The temperatures experienced during snowy periods vary widely across the desert, with average lows ranging from the mid-20s to the mid-30s Fahrenheit. In northern desert regions, snowfall is more likely and accumulates more than in southern desert regions. Factors that influence snowfall in these areas include altitude, latitude, and proximity to moisture sources.
Snowfall in Northern Desert Regions
Northern desert regions generally experience more snowfall than their southern counterparts, with average annual snowfall ranging from 3-6 inches in low-lying areas to over a foot in higher elevations. The winter season in these areas typically runs from November through March, with January and February being the snowiest months.
Some northern desert regions, such as the Great Basin Desert, see significant snow accumulation due to their higher altitude and colder temperatures. In these areas, snow depth can reach several feet, and snow remains on the ground for extended periods.

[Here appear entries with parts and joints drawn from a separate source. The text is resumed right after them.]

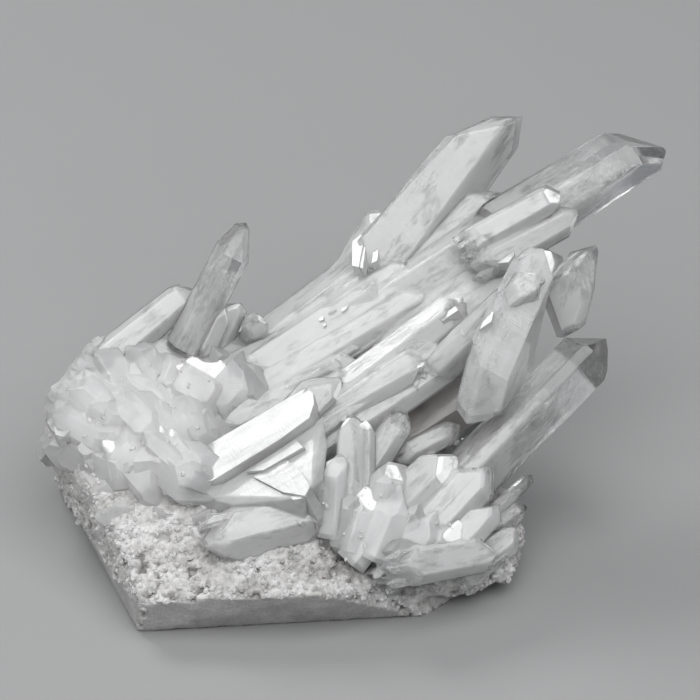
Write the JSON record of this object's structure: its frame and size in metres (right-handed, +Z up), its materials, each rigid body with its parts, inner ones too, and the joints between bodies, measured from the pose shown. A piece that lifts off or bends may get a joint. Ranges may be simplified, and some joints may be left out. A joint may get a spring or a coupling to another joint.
{
  "type": "quartz crystal cluster",
  "caption": "Cluster of clear to milky quartz crystals spraying out of a flat-cut block of granular vein quartz; stands on its sawn underside.",
  "frame": {"origin": "middle of the footprint box of the whole cluster, on the surface it stands on", "axes": "+Z up from the sawn underside; +X along the cluster's length, towards the tip of the long clear point; -Y towards the overhanging sawn front"},
  "size_m": [0.1622, 0.1086, 0.0959],
  "materials": {
    "vein_quartz": "sawn below, sugary and granular above",
    "clear_quartz": "clear, glossy natural faces",
    "milky_quartz": "milky, glossy natural faces"
  },
  "bodies": {
    "root": {"matrix": "vein_quartz", "front_tabular": "milky_quartz", "front_base_point": "milky_quartz", "front_dome_point": "milky_quartz", "upright_points": "milky_quartz", "main_spray": "milky_quartz", "crossing_blade": "milky_quartz", "right_crossing_point": "clear_quartz", "right_point": "clear_quartz", "lower_right_points": "milky_quartz", "side_point_upper": "clear_quartz", "side_point_lower": "clear_quartz", "gap_point_left": "clear_quartz", "gap_point_right": "clear_quartz", "under_spray_point": "milky_quartz", "long_point": "clear_quartz", "milky_point": "milky_quartz", "left_clear_point": "clear_quartz", "left_point": "clear_quartz", "left_stub": "milky_quartz", "left_side_points": "milky_quartz", "back_point_1": "milky_quartz", "back_point_2": "milky_quartz", "back_point_3": "milky_quartz", "back_point_4": "milky_quartz", "back_point_5": "milky_quartz", "back_point_6": "milky_quartz", "back_point_7": "milky_quartz"}
  },
  "joints": []
}
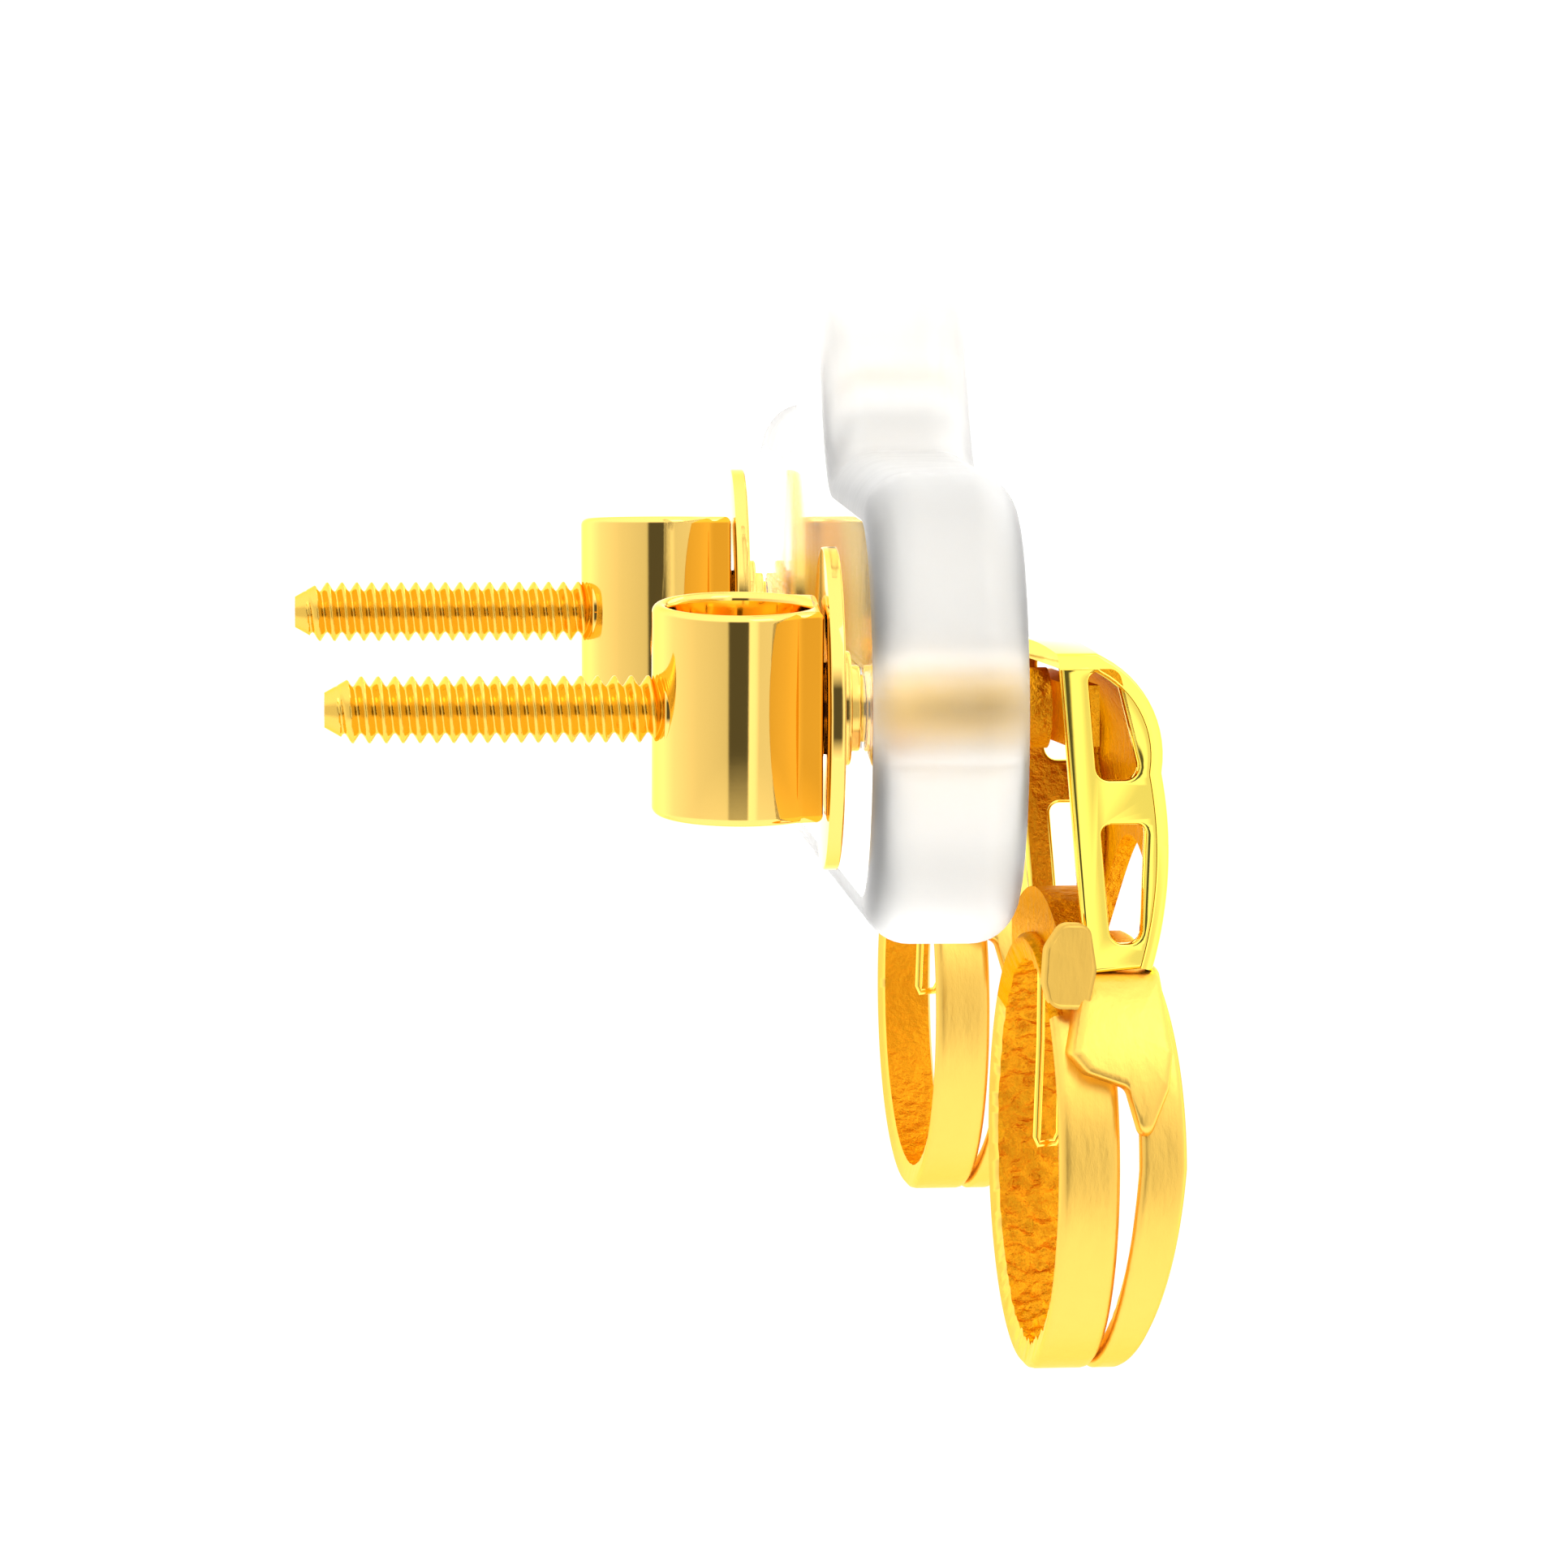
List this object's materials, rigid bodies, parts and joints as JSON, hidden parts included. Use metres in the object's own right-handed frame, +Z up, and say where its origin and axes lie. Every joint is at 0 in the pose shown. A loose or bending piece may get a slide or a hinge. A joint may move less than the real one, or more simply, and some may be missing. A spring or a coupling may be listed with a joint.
{
  "type": "pair of screw-back earrings on a display plate",
  "caption": "Two gold stud earrings with threaded posts, screw nuts and hoop drops, clamped through a clear acrylic hanging plate.",
  "frame": {"origin": "centre of the plate's hanging hole, midway through the plate's thickness", "axes": "+X along the posts, out through the ornaments; +Y along the bar from the near post to the far post; +Z up"},
  "size_m": [0.0126, 0.0331, 0.0408],
  "materials": {
    "clear_acrylic": "clear acrylic, softly polished edges",
    "polished_gold": "mirror-polished 22 carat gold",
    "satin_gold": "satin, brushed 22 carat gold",
    "cast_gold": "rough cast gold, unpolished",
    "thread_gold": "bright cut screw thread"
  },
  "bodies": {
    "display": {"display_plate": "clear_acrylic"},
    "near_earring": {"near_threaded_post": "thread_gold", "near_post_seat": "polished_gold", "near_gallery_crown": "polished_gold", "near_gallery_side_left": "polished_gold", "near_gallery_side_right": "polished_gold", "near_back_bridge": "cast_gold", "near_hoop_saddle": "cast_gold", "near_shoulder_left": "satin_gold", "near_shoulder_right": "satin_gold", "near_back_petal": "satin_gold", "near_main_hoop": "satin_gold", "near_front_hoop": "satin_gold", "near_inner_wire": "polished_gold"},
    "near_pad": {"near_nut_pad": "polished_gold"},
    "near_nut": {"near_nut_bush": "polished_gold", "near_nut_collar": "polished_gold", "near_nut_grip_tube": "polished_gold"},
    "far_earring": {"far_threaded_post": "thread_gold", "far_post_seat": "polished_gold", "far_gallery_crown": "polished_gold", "far_gallery_side_left": "polished_gold", "far_gallery_side_right": "polished_gold", "far_back_bridge": "cast_gold", "far_hoop_saddle": "cast_gold", "far_shoulder_left": "satin_gold", "far_shoulder_right": "satin_gold", "far_back_petal": "satin_gold", "far_main_hoop": "satin_gold", "far_front_hoop": "satin_gold", "far_inner_wire": "polished_gold"},
    "far_pad": {"far_nut_pad": "polished_gold"},
    "far_nut": {"far_nut_bush": "polished_gold", "far_nut_collar": "polished_gold", "far_nut_grip_tube": "polished_gold"}
  },
  "joints": [
    {"name": "near_earring_swing", "type": "hinge", "parent": "display", "child": "near_earring", "pos_m": [0, -0.013, -0.026], "axis": [1, 0, 0], "range_deg": [-10, 10]},
    {"name": "near_pad_travel", "type": "slide", "parent": "near_earring", "child": "near_pad", "axis": [-1, 0, 0], "range_m": [0, 0.008]},
    {"name": "near_nut_turn", "type": "hinge", "parent": "near_pad", "child": "near_nut", "pos_m": [-0.003, -0.013, -0.026], "axis": [-1, 0, 0], "range_deg": [0, 11520]},
    {"name": "far_earring_swing", "type": "hinge", "parent": "display", "child": "far_earring", "pos_m": [0, 0.013, -0.026], "axis": [1, 0, 0], "range_deg": [-10, 10]},
    {"name": "far_pad_travel", "type": "slide", "parent": "far_earring", "child": "far_pad", "axis": [-1, 0, 0], "range_m": [0, 0.008]},
    {"name": "far_nut_turn", "type": "hinge", "parent": "far_pad", "child": "far_nut", "pos_m": [-0.003, 0.013, -0.026], "axis": [-1, 0, 0], "range_deg": [0, 11520]}
  ],
  "couplings": [
    {"joint": "near_nut_turn", "follows": "near_pad_travel", "rad_per_m": 25133},
    {"joint": "far_nut_turn", "follows": "far_pad_travel", "rad_per_m": 25133}
  ]
}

Snowfall in Southern Desert Regions
Southern desert regions, such as the Sonoran and Mojave Deserts, experience less snowfall than their northern counterparts. Snowfall events in these areas are relatively rare, occurring only once every few years. The winter season in the southern desert typically runs from December through February, with January being the coldest month.
Even when snow does fall in the southern desert, it often melts quickly due to the warmer temperatures and lower altitude. Snow accumulation is generally minimal, with average annual snowfall ranging from a trace to a few inches.
In conclusion, while snowfall in the desert may seem like an unusual occurrence, it does happen in various regions and at different times of the year. Understanding the factors that contribute to snowfall in the desert can provide insights into the unique weather patterns and characteristics of these arid regions.